[START Source excerpt]

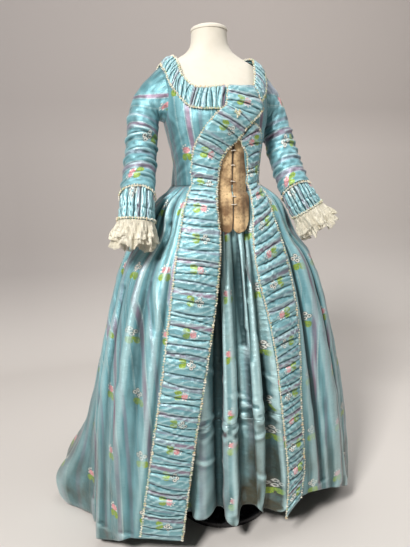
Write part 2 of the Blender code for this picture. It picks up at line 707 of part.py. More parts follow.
def sleeve_frame(side, s):
    """Middle, outer, forward and along directions of a sleeve at a share of its length."""
    row = 0 if side < 0 else 1
    spread, reach, drop = (ARM[c][row] for c in ("spread", "reach", "drop"))

    def middle(t):
        head = ease(t / 0.12) * ease((0.5 - t) / 0.3)
        out = read(SLEEVE, "out", t, "along") + spread * t
        forward = read(SLEEVE, "forward", t, "along") + reach * t * t
        height = read(SLEEVE, "height", t, "along") - drop * head
        return np.stack([out, -forward, height], -1)

    tangent = middle(s + 0.01) - middle(s - 0.01)
    tangent /= np.linalg.norm(tangent, axis=-1, keepdims=True)
    turn = np.radians(read(SLEEVE, "turn", s, "along"))
    outer = np.stack([np.sin(turn), 0 * turn, np.cos(turn)], -1)
    ahead = np.cross(tangent, outer)
    ahead /= np.linalg.norm(ahead, axis=-1, keepdims=True)
    return middle(s), outer, ahead, np.cross(outer, ahead)


def ring(middle, outer, ahead, radius, degrees):
    turn = np.radians(degrees)[..., None]
    return middle + radius[..., None] * (np.cos(turn) * outer + np.sin(turn) * ahead)


def mirrored(shape, side):
    """A left-hand tube for the left side, or its mirror image, still facing out, for the right."""
    return lambda u, v: shape(side * u, v) * np.array([side, 1, 1])


def sleeve_shape(side):
    def shape(degrees, s):
        middle, outer, ahead, _ = sleeve_frame(side, s)
        tube = ring(middle, outer, ahead, read(SLEEVE, "radius", s, "along"), degrees)
        turn = np.radians(degrees)
        angle = ARMHOLE_MIDDLE[0] - (ARMHOLE_REACH[0] + 1.5) * np.sin(turn)
        height = ARMHOLE_MIDDLE[1] + (ARMHOLE_REACH[1] + 0.004) * np.cos(turn)
        hole = bodice(angle, height) + (WALL + SLEEVE_LIFT) * outward(bodice, angle, height)
        share = 1 - (1 - np.clip(s / 0.16, 0, 1))[..., None] ** 2
        return hole * (1 - share) + tube * share

    return mirrored(shape, side)


def build_sleeves(silk, lace):
    for side, name in ((-1, "right"), (1, "left")):
        for part, rows in SLEEVE_ROWS:
            for half, first in SLEEVE_HALVES:
                turn = np.linspace(first + SLEEVE_SEAM, first + 180 - SLEEVE_SEAM, SLEEVE_COLUMNS)
                a, s = np.meshgrid(turn, rows, indexing="ij")
                label = f"sleeve_{part}_{half}_{name}"
                wall(label, sleeve_shape(side), side * a, s, silk, dv=-0.01)

        end, outer, ahead, tangent = sleeve_frame(side, np.array(1.0))
        row = 0 if side < 0 else 1
        tip = np.radians(CUFF["turn"][row])
        tilt = np.radians(CUFF_FORWARD)
        down = np.array([np.sin(tip), -np.sin(tilt), -np.cos(tip) * np.cos(tilt)])
        down /= np.linalg.norm(down)
        front = np.cross(down, outer)
        front /= np.linalg.norm(front)
        out = np.cross(front, down)
        start = end + tangent * CUFF_GAP
        length, radius, flare = (CUFF[c][row] for c in ("length", "radius", "flare"))

        def cuff(degrees, along_cuff):
            place = start + along_cuff[..., None] * down
            size = radius + flare * along_cuff / length
            blend = ease(1 - along_cuff / (length * 0.5))[..., None]
            side_out = out * (1 - blend) + outer * blend
            side_front = front * (1 - blend) + ahead * blend
            turn = np.radians(degrees)[..., None]
            return place + size[..., None] * (np.cos(turn) * side_out + np.sin(turn) * side_front)

        count = 2 * PLEATS["cuff"]
        turn = np.linspace(-180, 180, count, endpoint=False)
        a, t = np.meshgrid(turn, np.linspace(0, length, 3), indexing="ij")
        relief = RELIEF["cuff"] * (np.arange(count) % 2)[:, None] * np.array([0.6, 1, 0.6])[None, :]
        wall(f"cuff_{name}", mirrored(cuff, side), a, t, silk, relief=relief, closed=True, dv=-0.001)

        for layer in (0, 1):
            inside, reach, spread = (LACE[c][layer] for c in ("inside", "length", "flare"))
            begin = radius + flare - inside

            def ruffle(degrees, t):
                share = t / reach
                facing = 0.5 + 0.5 * np.cos(np.radians(degrees))
                wave = np.cos(np.radians(degrees * PLEATS["lace"]))
                size = begin + spread * share * (0.2 + 0.8 * facing) + 0.005 * share * wave
                place = start + (length + LACE_GAP + t)[..., None] * down
                return ring(place, out, front, size, degrees)

            turn = np.linspace(-180, 180, 4 * PLEATS["lace"], endpoint=False)
            a, t = np.meshgrid(turn, np.array([0.0, 0.5, 1.0]) * reach, indexing="ij")
            label = ("lace_upper", "lace_lower")[layer]
            wall(f"{label}_{name}", mirrored(ruffle, side), a, t, lace, LACE_WALL, closed=True, dv=-0.001)


def build():
    for obj in list(bpy.data.objects):
        bpy.data.objects.remove(obj, do_unlink=True)
    silk = material("blue_silk", (0.30, 0.56, 0.62), 0.42)
    linen = material("tan_linen", (0.50, 0.33, 0.18), 0.9)
    lace = material("ivory_lace", (0.80, 0.74, 0.62), 0.85)
    metal = material("hook_metal", (0.75, 0.70, 0.62), 0.4, 0.6)
    cover = material("ivory_cover", (0.90, 0.84, 0.72), 0.75)
    black = material("black_metal", (0.015, 0.015, 0.018), 0.25)
    build_stand(cover, black)
    build_petticoat(silk)
    build_lining(linen, metal)
    build_bodice(silk)
    build_skirt(silk)
    build_sack(silk)
    build_robings(silk)
    build_ruches(silk)
    build_sleeves(silk, lace)


build()
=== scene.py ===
# %% [markdown]
# # A robe a la francaise on its dress form
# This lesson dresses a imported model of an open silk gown, its petticoat and the form they stand on. Every
# piece of cloth is a thin sheet worked out with numpy: a function of two parameters, read on a grid and
# given a wall. The frame supplies the bodies; the sheets lie where its solids lie.

# %% Load the frame
import math

import bpy
import numpy as np
from mathutils import Matrix, Vector


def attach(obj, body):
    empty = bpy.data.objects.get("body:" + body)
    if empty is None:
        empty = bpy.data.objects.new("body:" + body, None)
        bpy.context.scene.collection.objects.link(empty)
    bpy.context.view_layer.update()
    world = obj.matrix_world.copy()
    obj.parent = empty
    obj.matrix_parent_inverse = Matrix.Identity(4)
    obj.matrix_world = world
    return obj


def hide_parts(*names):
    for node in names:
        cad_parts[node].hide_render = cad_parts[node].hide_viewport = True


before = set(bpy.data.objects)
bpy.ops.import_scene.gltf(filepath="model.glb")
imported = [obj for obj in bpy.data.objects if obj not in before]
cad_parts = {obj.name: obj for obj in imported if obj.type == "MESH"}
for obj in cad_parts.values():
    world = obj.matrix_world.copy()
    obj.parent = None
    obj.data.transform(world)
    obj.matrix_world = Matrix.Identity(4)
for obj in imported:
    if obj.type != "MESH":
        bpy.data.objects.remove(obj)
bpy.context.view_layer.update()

# %% [markdown]
# ## The gown's sizes
# A gown is cut from flat widths of silk, but it is easiest to describe as it hangs: for each height, how far
# it stands from an upright line at the side, front and back. A few rows are enough, because a cubic that
# never overshoots joins them. These are the same sizes as the solids have, in metres.

# %% Sizes and tables


def table(columns, *rows):
    """A short table as one array for each named column."""
    return dict(zip(columns.split(), np.array(rows, float).T))


WALL = 0.0018  # the thickness of a solid's wall of cloth
CLOTH = 0.0011  # the thickness of the sheets made here
LIFT = 0.0010  # from the linen's outer face to the bodice's inner one
TRIM_LIFT = 0.0019  # from the gown to the trimming sewn on it
SEAM = 0.0004  # between the edges of neighbouring pieces
WAIST = 1.052
LINING_OUT = 0.0051  # from the form to the outer face of the linen
BODICE_OUT = LINING_OUT + LIFT + WALL
NECK_TOP = 1.489
METRES_A_DEGREE = 0.0026  # what one degree is round the bodice at the bust
SIDE_SEAM = 91.5  # the angles of the seams, from the middle of the front
BACK_EDGE = 136.0
SKIRT_SEAM = 72.0
SACK_HALF = 52.0  # half the sack's width as an angle from the middle of the back
SACK_TOP = 1.404
STRAP_FRONT = 1.318
STRAP_BACK = 114.0
NECK_EDGE = 1.4095
SIDES = ((-1, "right"), (1, "left"))  # the wearer's right lies towards -X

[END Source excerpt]

● The task:
Starting with the line that contains "turn = np.linspace(-180, 180, 4", repeat each line exactly, and stop once the line that contains "obj.parent = None" has been repeated.

● Result of this task:
            turn = np.linspace(-180, 180, 4 * PLEATS["lace"], endpoint=False)
            a, t = np.meshgrid(turn, np.array([0.0, 0.5, 1.0]) * reach, indexing="ij")
            label = ("lace_upper", "lace_lower")[layer]
            wall(f"{label}_{name}", mirrored(ruffle, side), a, t, lace, LACE_WALL, closed=True, dv=-0.001)


def build():
    for obj in list(bpy.data.objects):
        bpy.data.objects.remove(obj, do_unlink=True)
    silk = material("blue_silk", (0.30, 0.56, 0.62), 0.42)
    linen = material("tan_linen", (0.50, 0.33, 0.18), 0.9)
    lace = material("ivory_lace", (0.80, 0.74, 0.62), 0.85)
    metal = material("hook_metal", (0.75, 0.70, 0.62), 0.4, 0.6)
    cover = material("ivory_cover", (0.90, 0.84, 0.72), 0.75)
    black = material("black_metal", (0.015, 0.015, 0.018), 0.25)
    build_stand(cover, black)
    build_petticoat(silk)
    build_lining(linen, metal)
    build_bodice(silk)
    build_skirt(silk)
    build_sack(silk)
    build_robings(silk)
    build_ruches(silk)
    build_sleeves(silk, lace)


build()
=== scene.py ===
# %% [markdown]
# # A robe a la francaise on its dress form
# This lesson dresses a imported model of an open silk gown, its petticoat and the form they stand on. Every
# piece of cloth is a thin sheet worked out with numpy: a function of two parameters, read on a grid and
# given a wall. The frame supplies the bodies; the sheets lie where its solids lie.

# %% Load the frame
import math

import bpy
import numpy as np
from mathutils import Matrix, Vector


def attach(obj, body):
    empty = bpy.data.objects.get("body:" + body)
    if empty is None:
        empty = bpy.data.objects.new("body:" + body, None)
        bpy.context.scene.collection.objects.link(empty)
    bpy.context.view_layer.update()
    world = obj.matrix_world.copy()
    obj.parent = empty
    obj.matrix_parent_inverse = Matrix.Identity(4)
    obj.matrix_world = world
    return obj


def hide_parts(*names):
    for node in names:
        cad_parts[node].hide_render = cad_parts[node].hide_viewport = True


before = set(bpy.data.objects)
bpy.ops.import_scene.gltf(filepath="model.glb")
imported = [obj for obj in bpy.data.objects if obj not in before]
cad_parts = {obj.name: obj for obj in imported if obj.type == "MESH"}
for obj in cad_parts.values():
    world = obj.matrix_world.copy()
    obj.parent = None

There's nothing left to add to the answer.